By his own account, Yang gets his goal-orientation and quiet determination from his father. Less clear is the origin of his sixth sense for fostering healthy culture change. Today Yang is affectionately known to employees as “YY,” though it took years and a fabric of interwoven policy shifts to reach that level of collegial informality. (In most traditional Chinese corporate cultures, he would have been addressed, always, with the full title of “Chief Executive Officer Yang.”)

Build Win-Win Relationships

This second strength—a desire for collaborative relationships—has been evident throughout Yang’s career. When he was named head of Lenovo’s PC division, one of Yang’s first executive dictates was to require staff members to address one another by first names. For more than a week, he and senior leadership stood in the lobby to greet employees as they walked in, introducing themselves by their first names.

The act was small but it signaled that Yang was banking not only on mutually rewarding relationships with employees, but hoping to grow Lenovo beyond Chinese borders and become a magnet for global talent.

Unlike many Chinese firms, Lenovo has English as its official language. Lenovo under Yang’s leadership is informally recognized as a welcoming environment for non-Chinese employees. “Foreigners at Chinese firms often seem like fish out of water,” the Economist wrote, “but at Lenovo they look like they belong.” Gone, too, is the established ritual of “waiting to see what the emperor wants” and in its place a performance culture wherein employee initiative is encouraged.

Develop a Healthy Stakeholder Community

A capacity for win-win relationships has also helped Yang develop a healthy stakeholder community.
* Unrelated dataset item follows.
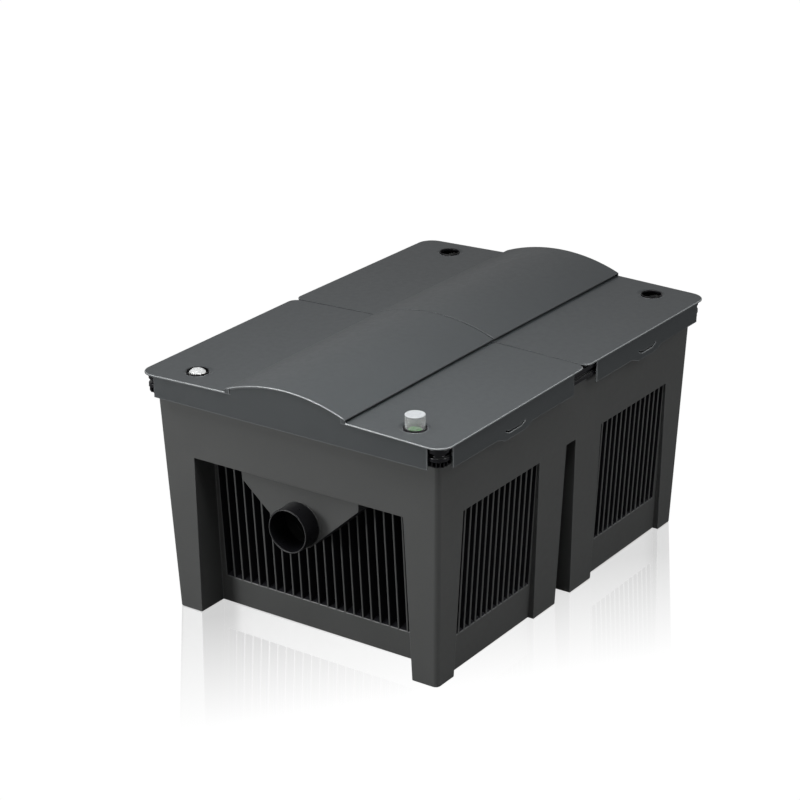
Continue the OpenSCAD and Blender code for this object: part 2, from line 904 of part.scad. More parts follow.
// Fixed grid that the foams are pressed against; its ears are screwed to the ledge
grid_z0 = foam_z1;
grid_z1 = foam_z1 + 6;
ear_z1 = ledge_z + 4;
ear_x = 244;
grid_x = 202;
module top_grid() {
    color(black)
        difference() {
            union() {
                span(-grid_x, grid_x, stage_y0, stage_y1, grid_z0, ear_z1);
                for (s = [-1, 1], y = grid_screw_ys)
                    span(min(s * (grid_x - 2), s * ear_x), max(s * (grid_x - 2), s * ear_x),
                         -y - 9, -y + 9, ledge_z, ear_z1);
            }
            span(-grid_x + 4, grid_x - 4, stage_y0 + 4, stage_y1 - 4, grid_z1, ear_z1 + 1);
            for (i = [-11 : 11])
                if (abs(abs(i * 16) - rod_x) > 15)
                    for (y = [stage_y0 + 10, stage_y + 4])
                        span(i * 16 - 5, i * 16 + 5, y, y + 62, grid_z0 - 1, grid_z1 + 1);
            at_rods()
                cylinder(r = 9, h = ear_z1 + 1);
            for (s = [-1, 1], y = grid_screw_ys)
                post(s * grid_screw_x, -y, screw_r + 0.3, ledge_z - 1, ear_z1 + 1);
        }
}

// Pan-head screw standing on z, with its shank down
module pan_screw(z, grip) {
    translate([0, 0, z])
        cylinder(r = 4.2, h = 2.6);
    translate([0, 0, z - grip])
        cylinder(r = screw_r, h = grip + 1);
}

module grid_screws() {
    color(steel)
        for (s = [-1, 1], y = grid_screw_ys)
            translate([s * grid_screw_x, -y, 0])
                pan_screw(ear_z1, ear_z1 - ledge_z + pilot_deep - 0.5);
}

module front_floor_grid() { floor_grid(); }
module rear_floor_grid() { mirror([0, 1, 0]) floor_grid(); }
module front_press_plate() { press_plate(); }
module rear_press_plate() { mirror([0, 1, 0]) press_plate(); }
module front_coarse_foam() { foam_block(0, blue_foam); }
module front_medium_foam() { foam_block(1, blue_foam); }
module front_fine_foam() { foam_block(2, red_foam); }
module rear_coarse_foam() { mirror([0, 1, 0]) foam_block(0, blue_foam); }
module rear_medium_foam() { mirror([0, 1, 0]) foam_block(1, red_foam); }
module rear_fine_foam() { mirror([0, 1, 0]) foam_block(2, red_foam); }
module front_pull_rods() { pull_rods(); }
module rear_pull_rods() { mirror([0, 1, 0]) pull_rods(); }
module front_rod_nuts() { rod_nuts(); }
module rear_rod_nuts() { mirror([0, 1, 0]) rod_nuts(); }
module front_pull_handle() { pull_handle(); }
module rear_pull_handle() { mirror([0, 1, 0]) pull_handle(); }
module front_top_grid() { top_grid(); }
module rear_top_grid() { mirror([0, 1, 0]) top_grid(); }
module front_grid_screws() { grid_screws(); }
module rear_grid_screws() { mirror([0, 1, 0]) grid_screws(); }

// ---------- Instruments under the two front holes ----------

stand_top = 391;
stand_r = 14.5;
stand_bore = 12.6;
plate_t = 4;
foot_x = [148, 224];
foot_y = [-358, -318];
// Foot and tube of an instrument stand; side is 1 at +X and -1 at -X
module stand_body(side, bore, top) {
    difference() {
        union() {
            span(min(side * foot_x), max(side * foot_x), foot_y[0], foot_y[1], ledge_z, ledge_z + plate_t);
            post(side * hole_x, -hole_y + 2, stand_r + 3, ledge_z, ledge_z + 10);
            post(side * hole_x, -hole_y, stand_r, ledge_z, top);
        }
        post(side * hole_x, -hole_y, bore, ledge_z - 1, top + 1);
        for (y = stand_screw_ys)
            post(side * stand_screw_x, -y, screw_r + 0.3, ledge_z - 1, ledge_z + plate_t + 1);
    }
}

// Guide tube of the dirt indicator, with windows that let the water in
module indicator_stand() {
    color(black)
        difference() {
            stand_body(1, stand_bore, stand_top);
            for (z = [300, 345])
                translate([hole_x, -hole_y, z])
                    cube([8, 2 * stand_r + 10, 24], center = true);
        }
}

flag_z0 = 391;
flag_z1 = 398.5;
flag_r = 10;
float_z0 = 282;
float_z1 = 312;
module indicator_float() {
    color(white)
        difference() {
            post(hole_x, -hole_y, stand_bore - 0.8, float_z0, float_z1);
            post(hole_x, -hole_y, screw_r - 0.5 + 0.05, float_z1 - 12, float_z1 + 1);
        }
}

module indicator_stem() {
    color(green) {
        post(hole_x, -hole_y, screw_r - 0.5, float_z1 - 11.5, flag_z0 + 1);
        post(hole_x, -hole_y, flag_r, flag_z0, flag_z1);
    }
}

// Clear cap of the indicator, plugged into its stand and standing above the lid
cap_r = 15;
cap_wall = 1.8;
cap_top = 420.5;
cap_round = 1.5;
plug_z0 = 380;
plug_r = stand_bore - 0.2;
module indicator_cap() {
    color(clear)
        difference() {
            union() {
                post(hole_x, -hole_y, cap_r, stand_top + 0.1, cap_top - cap_round);
                translate([hole_x, -hole_y, cap_top - cap_round])
                    cylinder(r1 = cap_r, r2 = cap_r - cap_round, h = cap_round);
                post(hole_x, -hole_y, plug_r, plug_z0, stand_top + 1);
            }
            post(hole_x, -hole_y, plug_r - cap_wall, plug_z0 - 1, stand_top + 3);
            post(hole_x, -hole_y, cap_r - cap_wall, stand_top + 2, cap_top - 2.5);
        }
}

module thermometer_stand() {
    color(black)
        stand_body(-1, stand_bore - 2, 384);
}

// Round case, clear dome, dial and pointer, from below to the top
case_r = 12.8;
case_z0 = 384.2;
case_z1 = 399.3;
case_floor = 396.5;
module thermometer_case() {
    color(white)
        difference() {
            union() {
                post(-hole_x, -hole_y, case_r, case_z0, case_z1);
                post(-hole_x, -hole_y, stand_bore - 2.1, case_z0 - 16, case_z0 + 1);
            }
            post(-hole_x, -hole_y, case_r - 1.4, case_floor, case_z1 + 1);
            post(-hole_x, -hole_y, 2.6, case_z0 - 20, case_z1);
        }
}

module thermometer_probe() {
    color(steel)
        post(-hole_x, -hole_y, 2.5, 280, case_floor - 1.5);
}

dial_t = 1;
module thermometer_dial() {
    color(white)
        difference() {
            post(-hole_x, -hole_y, case_r - 1.6, case_floor, case_floor + dial_t);
            post(-hole_x, -hole_y, 1, case_floor - 1, case_z1);
        }
}

needle_z = case_floor + dial_t + 0.6;
module thermometer_needle() {
    color(red_foam) {
        translate([-hole_x, -hole_y, needle_z])
            rotate([0, 0, 120])
                translate([-3, -0.6, 0])
                    cube([13, 1.2, 0.8]);
        post(-hole_x, -hole_y, 1.8, needle_z, needle_z + 1.4);
        post(-hole_x, -hole_y, 0.8, case_floor - 1, needle_z + 0.5);
    }
}

lens_r = 17.3;
lens_top = 405;
module thermometer_lens() {
    color(clear)
        difference() {
            intersection() {
                post(-hole_x, -hole_y, case_r, case_z1 + 0.05, lens_top + 1);
                translate([-hole_x, -hole_y, lens_top - lens_r])
                    sphere(r = lens_r);
            }
            intersection() {
                post(-hole_x, -hole_y, case_r - 1.4, case_z1 - 1, lens_top + 1);
                translate([-hole_x, -hole_y, lens_top - lens_r])
                    sphere(r = lens_r - 1.4);
            }
        }
}

module stand_screws() {
    color(steel)
        for (side = [-1, 1], y = stand_screw_ys)
            translate([side * stand_screw_x, -y, 0])
                pan_screw(ledge_z + plate_t, plate_t + pilot_deep - 0.5);
}

// ---------- Drain valves on the -X side, one for each basin ----------

gasket_t = 1.5;
gasket_r = 27;
flange_r = 25;
body_x0 = pad_x + gasket_t;
body_x1 = 258;
body_half = 31;
body_z0 = 3;
body_z1 = 62;
gate_x0 = 247;
gate_x1 = 251;
gate_half = 20;
gate_z0 = drain_z - drain_r - 3;
gate_play = 0.4;
gate_top = 66;
nut_outer = 26;
cover_t = 5;
spout_r = 18;
spout_end = 276;
cover_screw_y = 26;
cover_screw_zs = [9, 55];

module drain_gaskets() {
    color(black)
        on_both_ends()
            difference() {
                rod_along_x(drain_y, drain_z, gasket_r, -body_x0, -pad_x);
                rod_along_x(drain_y, drain_z, spigot_r + 0.2, -body_x0 - 1, -pad_x + 1);
            }
}

// Six-sided nuts inside the basins
module drain_lock_nuts() {
    color(black)
        on_both_ends()
            difference() {
                translate([-pad_inner_x, drain_y, drain_z])
                    rotate([0, 90, 0])
                        cylinder(r = nut_outer - 1, h = 8, $fn = 6);
                rod_along_x(drain_y, drain_z, spigot_r + 0.05, -pad_inner_x - 1, -pad_inner_x + 12);
            }
}

module drain_body() {
    color(black)
        difference() {
            union() {
                span(-body_x1, -body_x0 - 3, drain_y - body_half, drain_y + body_half, body_z0, body_z1);
                rod_along_x(drain_y, drain_z, flange_r, -body_x0 - 4, -body_x0);
                rod_along_x(drain_y, drain_z, spigot_r, -body_x0 - 1, -pad_inner_x + 11);
            }
            rod_along_x(drain_y, drain_z, drain_r, -body_x1 - 1, -pad_inner_x + 12);
            span(-gate_x1 - gate_play, -gate_x0 + gate_play, drain_y - gate_half - gate_play,
                 drain_y + gate_half + gate_play, gate_z0 - gate_play, body_z1 + 1);
            for (s = [-1, 1], z = cover_screw_zs)
                rod_along_x(drain_y + s * cover_screw_y, z, pilot_r, -body_x1 - 1, -gate_x1 - 0.5);
        }
}

// Blade with a pull bar on top
bar_out = 4;
bar_h = 12;
module drain_gate() {
    color(red_foam) {
        span(-gate_x1, -gate_x0, drain_y - gate_half, drain_y + gate_half, gate_z0, gate_top + 1);
        difference() {
            span(-gate_x1 - bar_out, -gate_x0 + bar_out, drain_y - gate_half - bar_out,
                 drain_y + gate_half + bar_out, gate_top, gate_top + bar_h);
            rod_along_x(drain_y, gate_top + bar_h / 2, 3.5, -gate_x1 - 5, -gate_x0 + 5);
        }
    }
}

module drain_cover() {
    color(black)
        difference() {
            union() {
                span(-body_x1 - cover_t, -body_x1, drain_y - body_half, drain_y + body_half,
                     body_z0, body_z1);
                rod_along_x(drain_y, drain_z, spout_r, -spout_end, -body_x1 - cover_t + 1);
            }
            rod_along_x(drain_y, drain_z, drain_r, -spout_end - 1, -body_x1 + 1);
            for (s = [-1, 1], z = cover_screw_zs)
                rod_along_x(drain_y + s * cover_screw_y, z, screw_r + 0.3,
                            -body_x1 - cover_t - 1, -body_x1 + 1);
        }
}

module drain_screws() {
    color(steel)
        on_both_ends()
            for (s = [-1, 1], z = cover_screw_zs) {
                rod_along_x(drain_y + s * cover_screw_y, z, screw_r,
                            -body_x1 - cover_t - 1, -gate_x1 - 1);
                rod_along_x(drain_y + s * cover_screw_y, z, 3.8,
                            -body_x1 - cover_t - 2.4, -body_x1 - cover_t);
            }
}

module front_drain_body() { mirror([0, 1, 0]) drain_body(); }
module rear_drain_body() { drain_body(); }
module front_drain_gate() { mirror([0, 1, 0]) drain_gate(); }
module rear_drain_gate() { drain_gate(); }
module front_drain_cover() { mirror([0, 1, 0]) drain_cover(); }
module rear_drain_cover() { drain_cover(); }

tub();
front_lid();
rear_lid();
inlet_baffle();
outlet_screen();
media_basket();
bio_media();
front_floor_grid();
rear_floor_grid();
front_press_plate();
rear_press_plate();
front_coarse_foam();
front_medium_foam();
front_fine_foam();
rear_coarse_foam();
rear_medium_foam();
rear_fine_foam();
front_pull_rods();
rear_pull_rods();
front_rod_nuts();
rear_rod_nuts();
front_pull_handle();
rear_pull_handle();
front_top_grid();
rear_top_grid();
front_grid_screws();
rear_grid_screws();
indicator_stand();
indicator_float();
indicator_stem();
indicator_cap();
thermometer_stand();
thermometer_case();
thermometer_probe();
thermometer_dial();
thermometer_needle();
thermometer_lens();
stand_screws();
drain_gaskets();
drain_lock_nuts();
front_drain_body();
rear_drain_body();
front_drain_gate();
rear_drain_gate();
front_drain_cover();
rear_drain_cover();
drain_screws();
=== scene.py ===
"""Looks of the pond filter box: edges, foams, media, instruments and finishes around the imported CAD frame."""
import json
import math
import random

import bmesh
import bpy
from mathutils import Matrix, Vector
from mathutils.geometry import delaunay_2d_cdt


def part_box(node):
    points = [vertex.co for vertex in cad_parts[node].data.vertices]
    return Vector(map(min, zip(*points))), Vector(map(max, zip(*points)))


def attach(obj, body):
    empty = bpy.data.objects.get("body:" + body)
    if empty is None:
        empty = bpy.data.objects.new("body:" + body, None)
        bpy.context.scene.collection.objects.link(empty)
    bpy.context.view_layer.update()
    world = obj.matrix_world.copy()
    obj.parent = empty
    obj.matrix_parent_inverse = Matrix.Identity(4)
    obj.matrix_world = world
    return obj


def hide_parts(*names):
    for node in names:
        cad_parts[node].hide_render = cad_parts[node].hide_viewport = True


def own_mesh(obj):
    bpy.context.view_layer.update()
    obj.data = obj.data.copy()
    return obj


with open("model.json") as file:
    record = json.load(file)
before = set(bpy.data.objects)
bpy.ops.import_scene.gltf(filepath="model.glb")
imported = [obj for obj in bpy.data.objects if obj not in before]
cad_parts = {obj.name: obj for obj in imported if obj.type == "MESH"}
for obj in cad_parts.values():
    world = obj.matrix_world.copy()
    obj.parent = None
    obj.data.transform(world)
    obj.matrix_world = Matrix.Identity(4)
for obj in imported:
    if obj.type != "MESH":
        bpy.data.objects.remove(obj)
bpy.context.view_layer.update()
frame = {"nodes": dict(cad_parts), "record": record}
MM = 0.001
RECORD = frame["record"]
SLOT_OF = {part["node"]: part["material_slot"] for part in RECORD["subparts"]}
BODY_OF = {node: body for body, nodes in RECORD["behaviour"]["bodies"].items() for node in nodes}


# ---------- Camera, floor and lights ----------

def make_camera():
    """The camera stands to the right of the inlet end and looks down on the box."""
    azimuth, elevation, roll = math.radians(34.77), math.radians(21.85), math.radians(-0.36)
    target, distance = Vector((-0.1004, 0.0497, 0.2439)), 3.86
    turn = (Matrix.Rotation(azimuth, 4, "Z") @ Matrix.Rotation(math.pi / 2 - elevation, 4, "X")
            @ Matrix.Rotation(roll, 4, "Z"))
    place = target + turn.to_3x3() @ Vector((0, 0, distance))
    camera = bpy.data.objects.new("camera", bpy.data.cameras.new("camera"))
    camera.data.sensor_width = 36
    camera.data.lens = 106.4
    camera.data.clip_end = 60
    camera.matrix_world = Matrix.Translation(place) @ turn
    bpy.context.scene.collection.objects.link(camera)
    bpy.context.scene.camera = camera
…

In the early 1990s, Yang scrapped a sprawling, disorganized nationwide distribution system in favor of one that used independent distributors—and then worked hard to give them the product range, price points and marketing support they needed to succeed. Lenovo cut its sales staff from 100 to 18 people and at the same time strengthened its ties to distributors, who were now grateful to be working with a manufacturer that didn’t seem bent on squeezing them.

Many analysts credit Yang’s leadership in this area as critical to Lenovo’s now overwhelming dominance in the Chinese market and the company’s increasing odds of becoming a true global player.
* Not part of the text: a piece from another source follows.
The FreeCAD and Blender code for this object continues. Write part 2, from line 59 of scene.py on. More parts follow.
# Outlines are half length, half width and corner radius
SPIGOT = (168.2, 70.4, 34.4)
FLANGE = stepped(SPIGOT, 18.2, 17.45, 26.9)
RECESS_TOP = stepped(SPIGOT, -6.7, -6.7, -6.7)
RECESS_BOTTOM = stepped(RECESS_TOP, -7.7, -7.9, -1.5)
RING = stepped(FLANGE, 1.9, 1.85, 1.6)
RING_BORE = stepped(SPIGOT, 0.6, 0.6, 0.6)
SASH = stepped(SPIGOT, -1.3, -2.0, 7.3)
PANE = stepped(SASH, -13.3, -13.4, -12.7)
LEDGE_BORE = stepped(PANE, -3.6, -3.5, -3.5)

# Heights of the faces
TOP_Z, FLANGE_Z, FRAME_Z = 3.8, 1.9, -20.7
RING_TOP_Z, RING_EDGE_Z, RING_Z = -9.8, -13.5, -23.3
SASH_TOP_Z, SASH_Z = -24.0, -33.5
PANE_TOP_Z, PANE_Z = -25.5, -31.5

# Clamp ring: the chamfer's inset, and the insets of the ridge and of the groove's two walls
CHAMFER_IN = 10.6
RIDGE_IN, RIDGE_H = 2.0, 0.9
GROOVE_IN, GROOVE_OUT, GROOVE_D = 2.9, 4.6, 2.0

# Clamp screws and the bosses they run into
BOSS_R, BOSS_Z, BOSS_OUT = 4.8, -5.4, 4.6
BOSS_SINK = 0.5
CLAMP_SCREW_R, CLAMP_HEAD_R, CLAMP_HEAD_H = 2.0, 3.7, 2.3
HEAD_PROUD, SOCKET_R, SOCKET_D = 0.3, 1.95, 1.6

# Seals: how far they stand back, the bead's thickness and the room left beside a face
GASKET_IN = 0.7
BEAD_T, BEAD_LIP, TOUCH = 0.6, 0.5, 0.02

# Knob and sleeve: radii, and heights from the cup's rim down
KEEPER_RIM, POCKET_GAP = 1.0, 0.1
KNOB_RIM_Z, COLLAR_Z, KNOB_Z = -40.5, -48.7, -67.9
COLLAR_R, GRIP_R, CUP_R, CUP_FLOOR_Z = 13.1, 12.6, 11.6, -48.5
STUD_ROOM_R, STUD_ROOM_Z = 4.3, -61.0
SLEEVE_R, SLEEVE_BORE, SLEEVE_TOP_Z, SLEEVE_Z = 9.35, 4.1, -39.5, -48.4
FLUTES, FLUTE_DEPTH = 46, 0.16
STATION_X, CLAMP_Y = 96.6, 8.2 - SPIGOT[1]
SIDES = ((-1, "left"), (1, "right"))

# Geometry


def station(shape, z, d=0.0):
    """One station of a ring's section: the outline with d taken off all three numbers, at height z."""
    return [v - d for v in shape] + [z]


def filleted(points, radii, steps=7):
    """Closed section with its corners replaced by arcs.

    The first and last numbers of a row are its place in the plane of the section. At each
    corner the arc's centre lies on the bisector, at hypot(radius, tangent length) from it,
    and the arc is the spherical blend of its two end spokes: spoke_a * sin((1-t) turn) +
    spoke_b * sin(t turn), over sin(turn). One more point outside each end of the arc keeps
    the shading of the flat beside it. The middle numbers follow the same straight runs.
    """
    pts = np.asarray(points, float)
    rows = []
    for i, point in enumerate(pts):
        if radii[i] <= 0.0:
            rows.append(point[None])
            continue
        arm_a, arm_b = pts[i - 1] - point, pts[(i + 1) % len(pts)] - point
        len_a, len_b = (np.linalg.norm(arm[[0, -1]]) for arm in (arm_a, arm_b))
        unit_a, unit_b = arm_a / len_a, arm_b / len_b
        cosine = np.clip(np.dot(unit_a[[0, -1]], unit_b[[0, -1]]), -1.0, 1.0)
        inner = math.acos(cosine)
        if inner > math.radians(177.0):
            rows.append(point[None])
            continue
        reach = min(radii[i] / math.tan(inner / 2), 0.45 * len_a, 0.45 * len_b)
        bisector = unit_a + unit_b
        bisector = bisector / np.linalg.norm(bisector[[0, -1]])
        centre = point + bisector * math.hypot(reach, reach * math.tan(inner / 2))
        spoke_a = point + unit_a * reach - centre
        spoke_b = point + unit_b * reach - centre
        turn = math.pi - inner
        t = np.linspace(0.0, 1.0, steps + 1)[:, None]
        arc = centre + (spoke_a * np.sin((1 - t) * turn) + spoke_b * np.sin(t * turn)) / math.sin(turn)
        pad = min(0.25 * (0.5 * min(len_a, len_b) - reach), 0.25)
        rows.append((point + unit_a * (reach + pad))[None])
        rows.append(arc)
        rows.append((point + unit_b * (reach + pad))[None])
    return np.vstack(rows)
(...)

Seeing problems as opportunities for growing partnerships has also allowed Yang to create opportunities for training and development. For years, software piracy had soured many global firms on China, where customers were accustomed to buying computers without an operating system and then installing pirated versions of Microsoft Windows. In July 2005, Bill Gates and Steve Ballmer asked Yang for assistance coming up with a solution. Yang worked out a deal that would preload Lenovo computers sold in China with Windows in exchange for Microsoft offering Lenovo’s customers a rebate and providing their employees additional software training. The decision was not without risk—other Chinese manufacturers followed suit mainly thanks to government pressure—but all concerned parties felt Yang’s careful consideration made the difference.

As a company, Lenovo now stands at an interesting crossroads. PCs constitute 84% of their total business. But as Yang told the Harvard Business Review last year, “now it’s the not the PC era, it’s PC Plus era.” Consumers are shifting toward tablets and smartphones, and many worry that the PC—and Lenovo with it—will be left behind.

Yang himself sounds quietly confident. He believes in his four-part formula of clear strategy and sound execution, efficient operations and technological innovation, plus a diversified leadership team (the 10 members of Yang’s executive team come from six different countries). He is “determined to win,” he says, and believes that his company will be able to compete with Samsung and Apple.

When pressed for specifics, he stresses only a desire to never abandon entry-level consumers—because he wants his employees to be able to afford Lenovo products—and that one day “China will be more than a world factory. It will be a global center for innovation.”